Android chief says phone shouldn't be an assistant

Google launches Android 4.0 Ice Cream Sandwich

Google launched Android 4.0 Ice Cream Sandwich debuting on the freshly unveiled and much leaked Samsung Galaxy Nexus.

One of the new features is a new Face Unlock which uses facial recognition combine with a front facing camera to unlock the phone instead of the usual pass code or sliding pastern.

The new Android update will also feature Android Beam which will enable one phone to send data including phone numbers, pictures and so forth via the near-field-communication hardware increasingly built into modern smartphones.

Users concerned about their data usage will also enjoy a new feature which will measure the phone’s data usage and warn when it goes over a certain threshold, even automatically switching off data usage. The new control also enables tracking of data use by application and allows individual app blocking.

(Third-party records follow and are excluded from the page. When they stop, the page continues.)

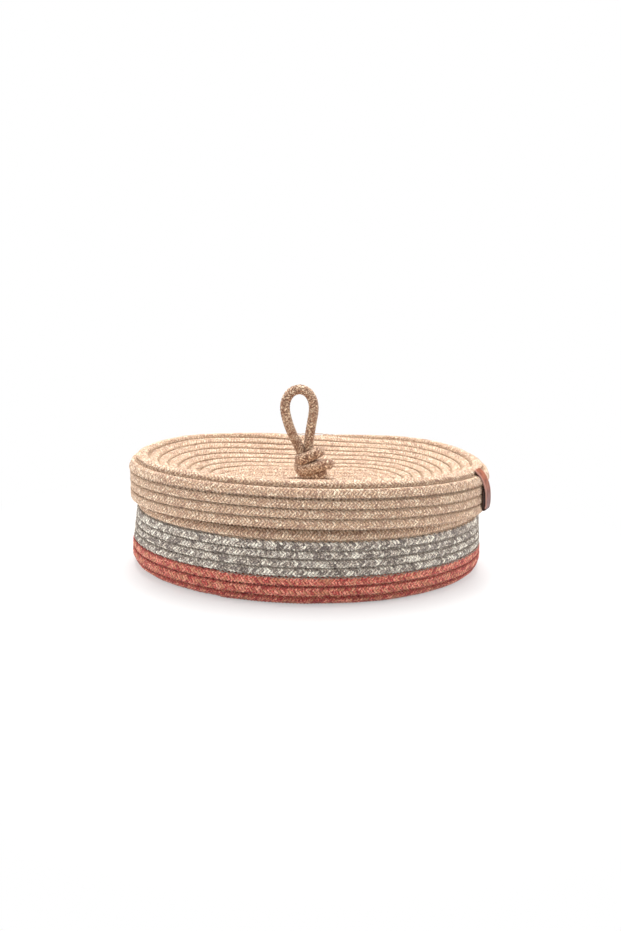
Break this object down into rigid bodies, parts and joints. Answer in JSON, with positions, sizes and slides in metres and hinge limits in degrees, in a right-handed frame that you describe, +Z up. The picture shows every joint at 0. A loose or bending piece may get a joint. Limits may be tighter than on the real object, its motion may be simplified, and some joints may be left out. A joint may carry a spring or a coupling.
{
  "type": "lidded coiled cord basket",
  "caption": "Oval basket coiled from braided cotton cord, with a dished lift-off lid, a knotted cord loop handle and a leather side tag.",
  "frame": {"origin": "middle of the flat underside, at the centre of the oval", "axes": "+Z up, +X along the basket's long side towards the leather tag, -Y to the front"},
  "size_m": [0.3, 0.2, 0.1512],
  "materials": {
    "coral_cotton": "braided melange cotton, matte",
    "grey_cotton": "braided melange cotton, matte",
    "beige_cotton": "braided melange cotton, matte",
    "tan_cotton": "braided melange cotton, matte",
    "tag_leather": "smooth, slightly waxy"
  },
  "bodies": {
    "basket": {"coral_cord": "coral_cotton", "grey_cord": "grey_cotton", "collar_cord": "beige_cotton"},
    "lid": {"lid_cord": "beige_cotton", "handle_cord": "tan_cotton", "handle_knot": "tan_cotton", "leather_tag": "tag_leather"}
  },
  "joints": [
    {"name": "lid_lift", "type": "slide", "parent": "basket", "child": "lid", "axis": [0, 0, 1], "range_m": [0, 0.08]}
  ]
}
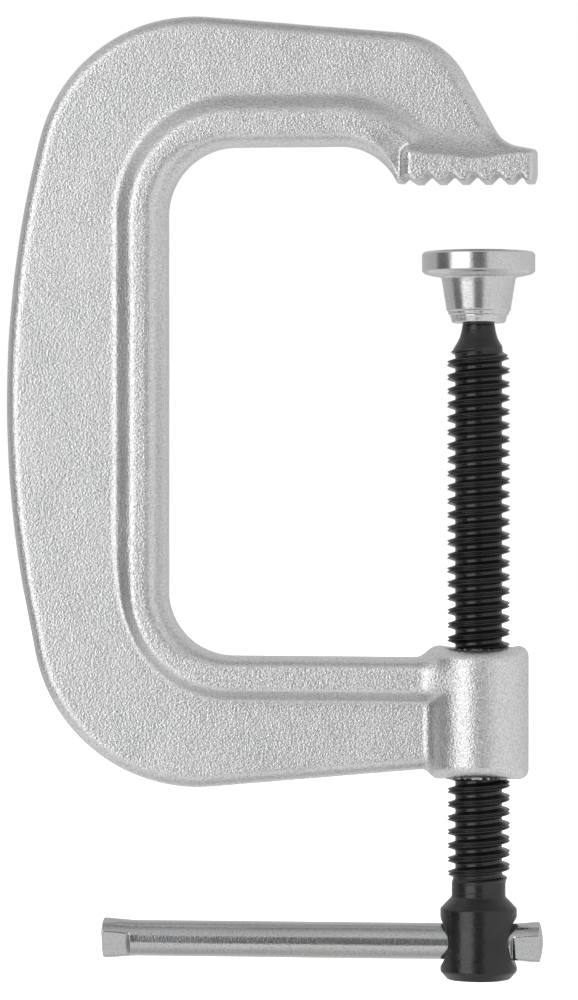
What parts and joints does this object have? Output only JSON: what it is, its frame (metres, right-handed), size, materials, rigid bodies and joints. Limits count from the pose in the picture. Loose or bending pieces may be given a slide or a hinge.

Long winded voice mails are also getting some Android love in the form of a new speed up feature that allows fast forwarding of playback with an on-screen speed control, without an associated rise in pitch.

The update will be much welcomed by millions of Android users worldwide but that didn’t stop Google’s Android Chief Andy Rubin placing foot firmly in mouth with a bizarre criticism of Apple’s acclaimed Siri digital assistant.

"I don’t believe that your phone should be an assistant," Rubin claimed, adding that he thought users should be "communicating with somebody on the other side of the phone."

Except, of course, when they’re using any of Android’s own digital assistant features such as Google voice search or Android voice actions launched a year ago.

Android’s new features apparently didn’t impress another of Google’s rivals. Microsoft boss Steve Ballmer speaking Web 2.0 Summit said that Android was an operating system for ‘computer scientists’.